D’ailleurs il y eut de bonnes gens, ne lésinant jamais sur une crédulité de plus, qui prirent l’éditeur au mot, et s’imaginèrent bravement qu’ils venaient de lire un recueil de comédies espagnoles. La biographie de Clara, placée en tête du volume, les dispensait de l’éloge et de la récrimination. Quelques-uns s’aventuraient jusqu’au blâme, et disaient hardiment : « C’est singulier, c’est bizarre, c’est effronté, c’est d’une crudité impudente. » Mais leur conscience patriotique se rassurait bientôt en s’avouant tout bas : qu’après tout c’était une traduction, probablement fidèle, que Joseph l’Estrange ne partageait pas les principes universitaires sur la nécessité de rendre par des équivalens, et jamais par le mot propre, les expressions et les idées contraires au génie de notre langue.

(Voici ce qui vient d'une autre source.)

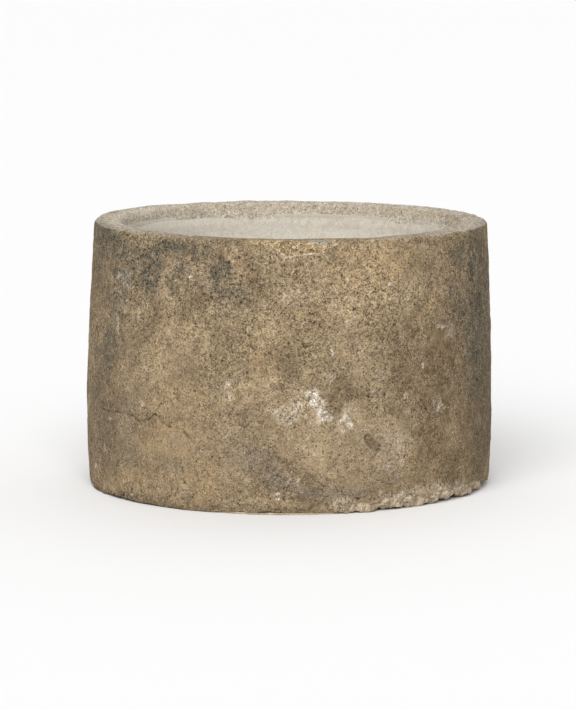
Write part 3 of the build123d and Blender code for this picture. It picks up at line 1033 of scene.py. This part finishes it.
def coarse_mortar():
    r = Recipe("repair_mortar")
    colour = r.toned((0.25, 0.175, 0.092), (0.54, 0.400, 0.228))
    colour = r.stained(colour, "umber", 1, (0.20, 0.135, 0.075))
    colour = r.stained(colour, "edge", 0.75, (0.66, 0.56, 0.43))
    colour = r.stained(colour, "worn", 1, (0.40, 0.35, 0.285))
    fine = r.noise(270.0, 4.0, 0.85)
    pits = r.spots(230.0, 0.45, 0.25)
    medium = r.noise(130.0, 3.0, 0.7)
    grain = r.maths("MULTIPLY", r.fit(fine, 0.34, 0.66, 0.15, 1.7), r.fit(medium, 0.36, 0.64, 0.70, 1.30))
    grain = r.maths("MULTIPLY", grain, r.fit(pits, 0, 1, 1.0, 0.35))
    colour = r.scaled(colour, grain)
    bits = r.maths("MULTIPLY", r.spots(215.0, 0.48, 0.22), 0.8)
    colour = r.mix(bits, colour, (0.86, 0.76, 0.60))
    height = r.maths("SUBTRACT", fine, r.maths("MULTIPLY", pits, 0.5))
    return r.finish(colour, r.fit(fine, 0.3, 0.7, 0.98, 0.86), height, 0.0016)


def crumbling_mortar():
    r = Recipe("crust_mortar")
    # The dark end of the tone is partly painted shade in the crust's hollows.
    colour = r.toned((0.24, 0.165, 0.092), (0.82, 0.705, 0.535))
    colour = r.stained(colour, "soil", 0.6, (0.33, 0.24, 0.145))
    fine = r.noise(260.0, 4.0, 0.85)
    pits = r.spots(200.0, 0.45, 0.22)
    grain = r.maths("MULTIPLY", r.fit(fine, 0.34, 0.66, 0.45, 1.35), r.fit(pits, 0, 1, 1.0, 0.4))
    height = r.maths("SUBTRACT", fine, r.maths("MULTIPLY", pits, 0.5))
    return r.finish(r.scaled(colour, grain), r.fit(fine, 0.3, 0.7, 0.98, 0.86), height, 0.0018)


def thin_mortar():
    r = Recipe("bedding_mortar")
    colour = r.toned((0.34, 0.27, 0.18), (0.60, 0.50, 0.37))
    fine = r.noise(300.0, 4.0, 0.8)
    colour = r.scaled(colour, r.fit(fine, 0.34, 0.66, 0.5, 1.3))
    return r.finish(colour, r.fit(fine, 0.3, 0.7, 0.98, 0.88), fine, 0.0008)


def dress(piece, node, material):
    """The piece stands for its CAD node and takes its finish."""
    piece.data.materials.append(material)
    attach(piece, "root")
    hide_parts(node)


# Floor and light

def make_floor():
    material = bpy.data.materials.new("floor")
    material.use_nodes = True
    shader = material.node_tree.nodes["Principled BSDF"]
    shader.inputs["Base Color"].default_value = (0.92, 0.92, 0.92, 1)
    shader.inputs["Roughness"].default_value = 0.95
    mesh = bpy.data.meshes.new("floor")
    far = 60.0
    mesh.from_pydata([(-far, -far, 0), (far, -far, 0), (far, far, 0), (-far, far, 0)], [], [(0, 1, 2, 3)])
    floor = bpy.data.objects.new("floor", mesh)
    bpy.context.scene.collection.objects.link(floor)
    mesh.materials.append(material)


def make_sun(name, power, azimuth, elevation, softness):
    """A soft light from a direction: azimuth 0 is the front, and 90 is from +X."""
    data = bpy.data.lights.new(name, "SUN")
    data.energy = power
    data.angle = math.radians(softness)
    light = bpy.data.objects.new(name, data)
    a, e = math.radians(azimuth), math.radians(elevation)
    towards = Vector((math.sin(a) * math.cos(e), -math.cos(a) * math.cos(e), math.sin(e)))
    light.rotation_euler = towards.to_track_quat("Z", "Y").to_euler()
    bpy.context.scene.collection.objects.link(light)


def make_lights():
    world = bpy.data.worlds.new("studio")
    world.use_nodes = True
    background = world.node_tree.nodes["Background"]
    background.inputs["Color"].default_value = (1, 1, 1, 1)
    background.inputs["Strength"].default_value = 0.45
    bpy.context.scene.world = world
    make_sun("key", power=2.4, azimuth=-10, elevation=42, softness=50)
    make_sun("fill", power=0.5, azimuth=170, elevation=50, softness=60)
    bpy.context.scene.view_settings.view_transform = "Standard"


make_camera()
make_floor()
make_lights()
build_stone()
build_coat()
build_patch()
build_crust()
build_bed()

Ils pardonnaient donc volontiers à l’espiègle Clara de ne pas penser aussi chastement qu’une élève d’Écouen ou de Saint-Denis. Ils n’en auraient pas voulu pour leur fille ou leur femme ; mais, à tout prendre, ils la trouvaient amusante et gaie. Le petit nombre des initiés se prêta de bonne grâce à la mystification, et ne livra pas le mot d’ordre. Quant aux hommes de lecture et d’étude, ils ne crurent pas à propos de soulever un voile aussi transparent.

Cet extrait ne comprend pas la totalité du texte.